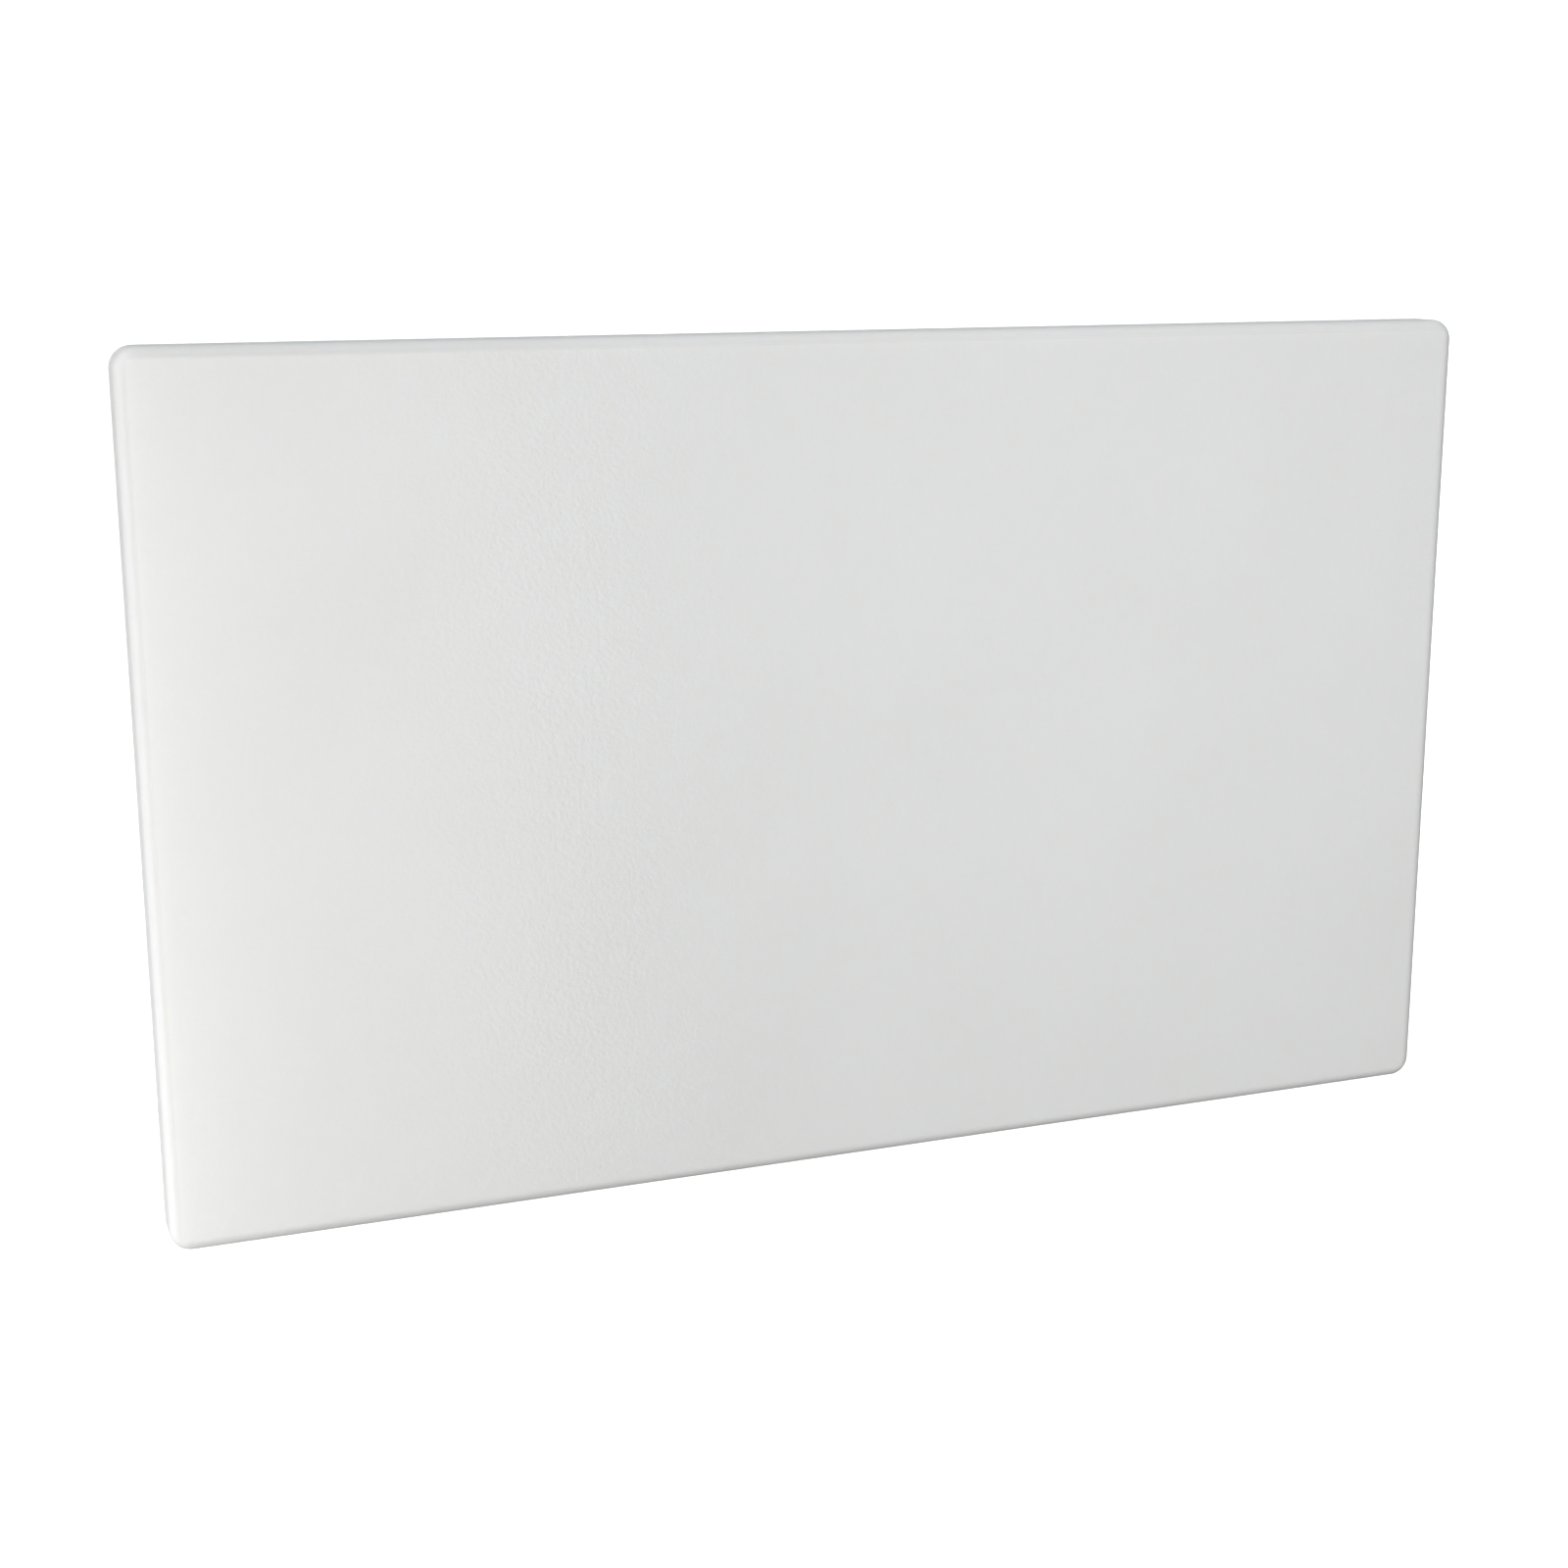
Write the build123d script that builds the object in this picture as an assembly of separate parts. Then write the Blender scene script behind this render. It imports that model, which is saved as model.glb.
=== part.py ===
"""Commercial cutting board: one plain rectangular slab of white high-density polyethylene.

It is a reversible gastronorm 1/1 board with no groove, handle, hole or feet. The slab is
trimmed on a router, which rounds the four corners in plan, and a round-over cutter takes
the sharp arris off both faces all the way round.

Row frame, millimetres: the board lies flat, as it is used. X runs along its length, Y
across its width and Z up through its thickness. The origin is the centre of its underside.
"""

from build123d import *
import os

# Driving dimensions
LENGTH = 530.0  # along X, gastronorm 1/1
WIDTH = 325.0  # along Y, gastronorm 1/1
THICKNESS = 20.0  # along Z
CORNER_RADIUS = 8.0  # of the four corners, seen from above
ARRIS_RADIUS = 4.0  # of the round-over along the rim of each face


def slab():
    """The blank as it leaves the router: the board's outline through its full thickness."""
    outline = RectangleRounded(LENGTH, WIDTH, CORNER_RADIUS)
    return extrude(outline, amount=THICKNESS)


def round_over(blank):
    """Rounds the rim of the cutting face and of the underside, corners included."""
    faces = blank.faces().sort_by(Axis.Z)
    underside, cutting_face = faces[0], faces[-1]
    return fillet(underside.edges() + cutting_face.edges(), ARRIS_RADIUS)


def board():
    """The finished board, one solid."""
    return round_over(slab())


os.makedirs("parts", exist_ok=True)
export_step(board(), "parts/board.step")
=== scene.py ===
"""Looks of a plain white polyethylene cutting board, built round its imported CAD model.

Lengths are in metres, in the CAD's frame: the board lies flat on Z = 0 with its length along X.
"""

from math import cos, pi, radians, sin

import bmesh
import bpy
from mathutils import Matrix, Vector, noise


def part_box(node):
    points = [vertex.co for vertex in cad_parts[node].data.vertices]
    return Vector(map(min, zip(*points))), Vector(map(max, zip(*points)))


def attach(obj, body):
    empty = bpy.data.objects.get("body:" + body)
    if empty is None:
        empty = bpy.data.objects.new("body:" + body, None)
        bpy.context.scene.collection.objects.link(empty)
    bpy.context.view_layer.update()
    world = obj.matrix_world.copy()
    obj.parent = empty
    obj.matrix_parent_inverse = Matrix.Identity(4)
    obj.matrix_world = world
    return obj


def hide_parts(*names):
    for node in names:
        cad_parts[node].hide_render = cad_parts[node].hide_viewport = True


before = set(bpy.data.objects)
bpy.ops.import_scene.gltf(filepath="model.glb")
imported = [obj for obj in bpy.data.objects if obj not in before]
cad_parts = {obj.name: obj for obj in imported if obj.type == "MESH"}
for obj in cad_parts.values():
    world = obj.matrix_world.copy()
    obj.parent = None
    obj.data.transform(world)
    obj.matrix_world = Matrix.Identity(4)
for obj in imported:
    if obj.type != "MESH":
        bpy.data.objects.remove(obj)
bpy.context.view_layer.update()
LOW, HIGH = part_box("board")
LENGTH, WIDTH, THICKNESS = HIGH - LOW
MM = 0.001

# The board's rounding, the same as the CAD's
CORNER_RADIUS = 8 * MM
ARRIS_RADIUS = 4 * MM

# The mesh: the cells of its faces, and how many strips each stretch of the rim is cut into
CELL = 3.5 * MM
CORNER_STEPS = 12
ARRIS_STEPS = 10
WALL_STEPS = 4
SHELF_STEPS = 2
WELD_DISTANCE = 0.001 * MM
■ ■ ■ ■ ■
Brief:
From the top of the listing above, restate each line word for word up to and including the line with "white high-density polyethylene."; add nothing else.

Reply:
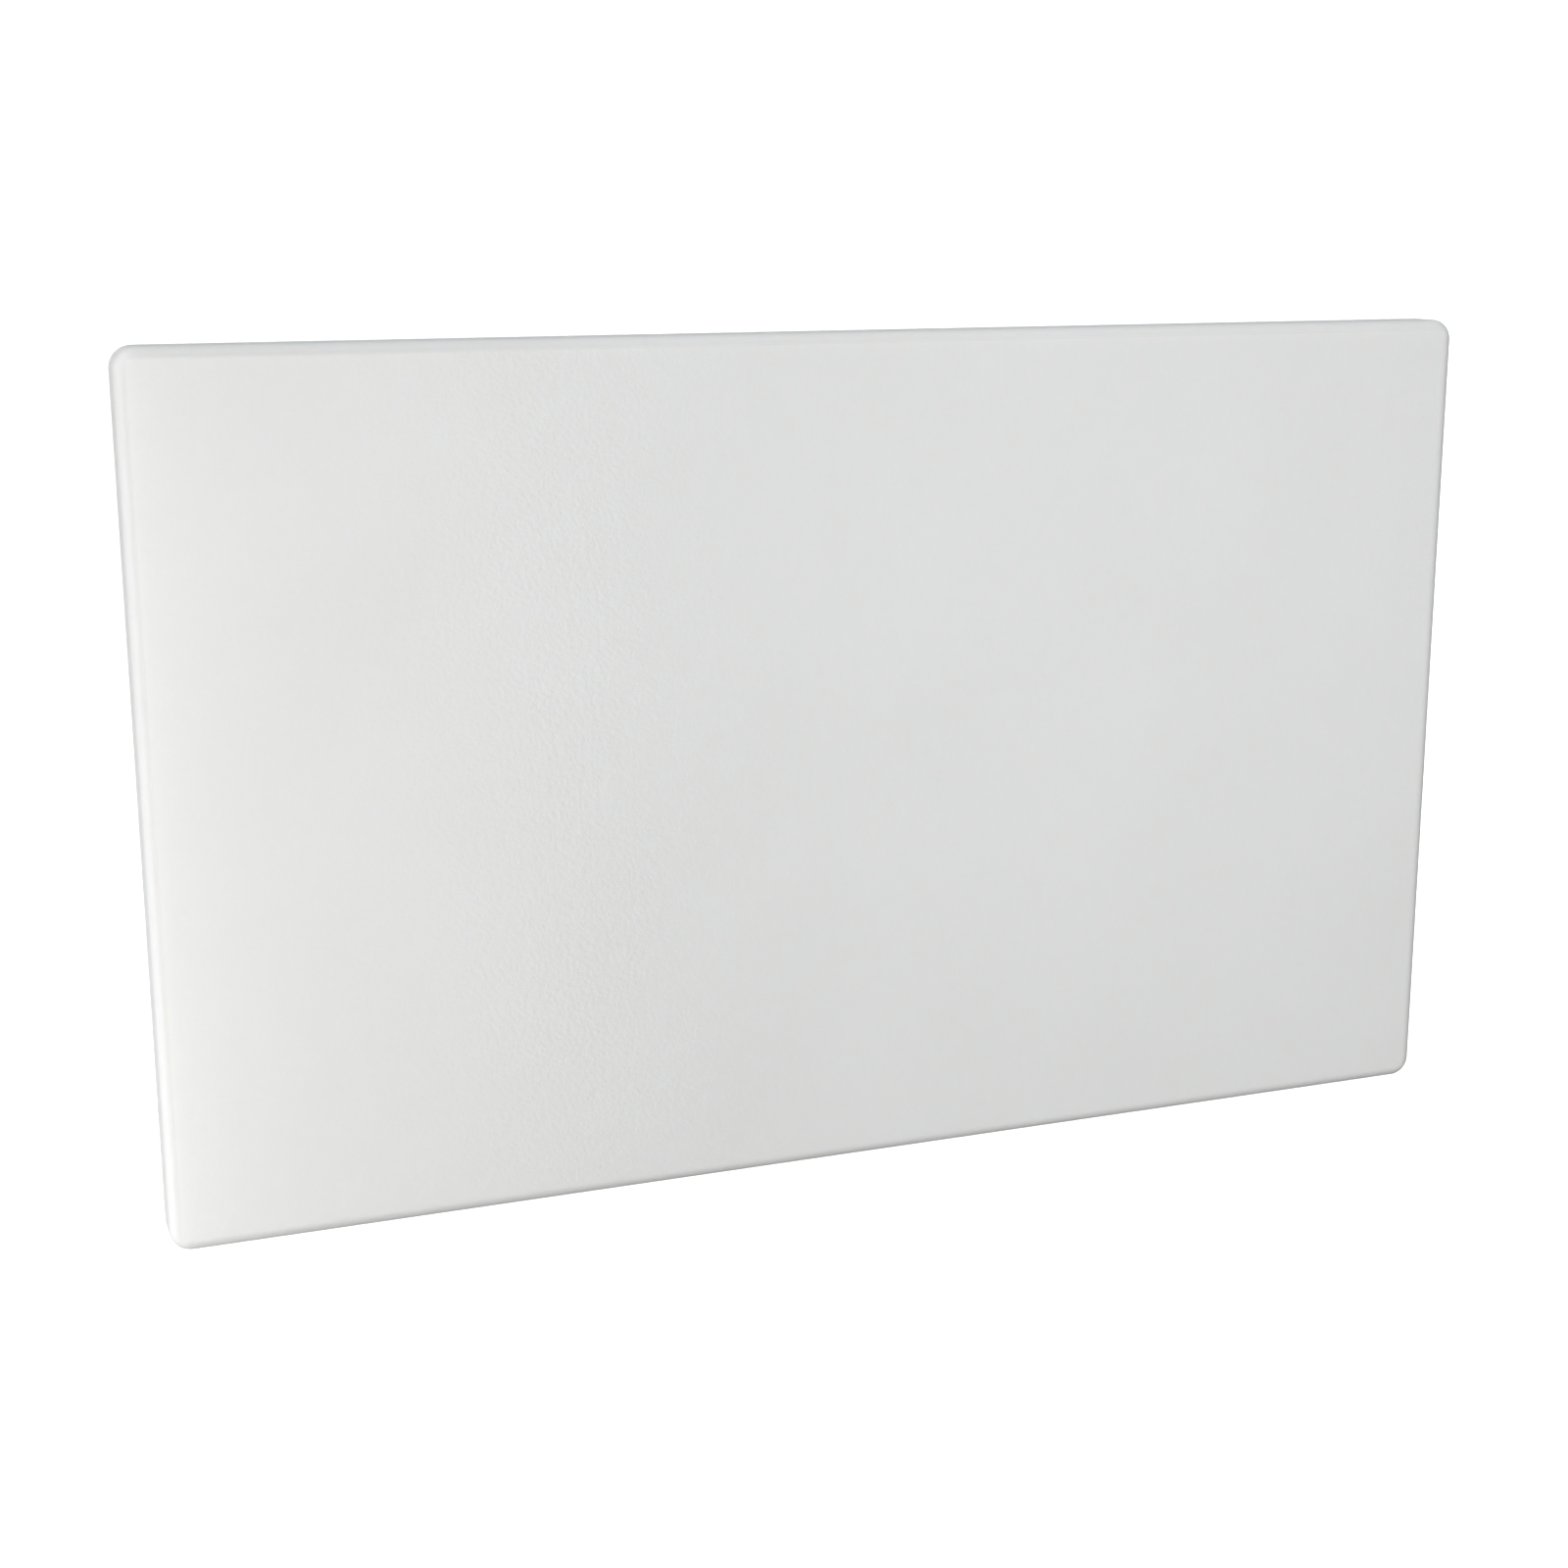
Write the build123d script that builds the object in this picture as an assembly of separate parts. Then write the Blender scene script behind this render. It imports that model, which is saved as model.glb.
=== part.py ===
"""Commercial cutting board: one plain rectangular slab of white high-density polyethylene.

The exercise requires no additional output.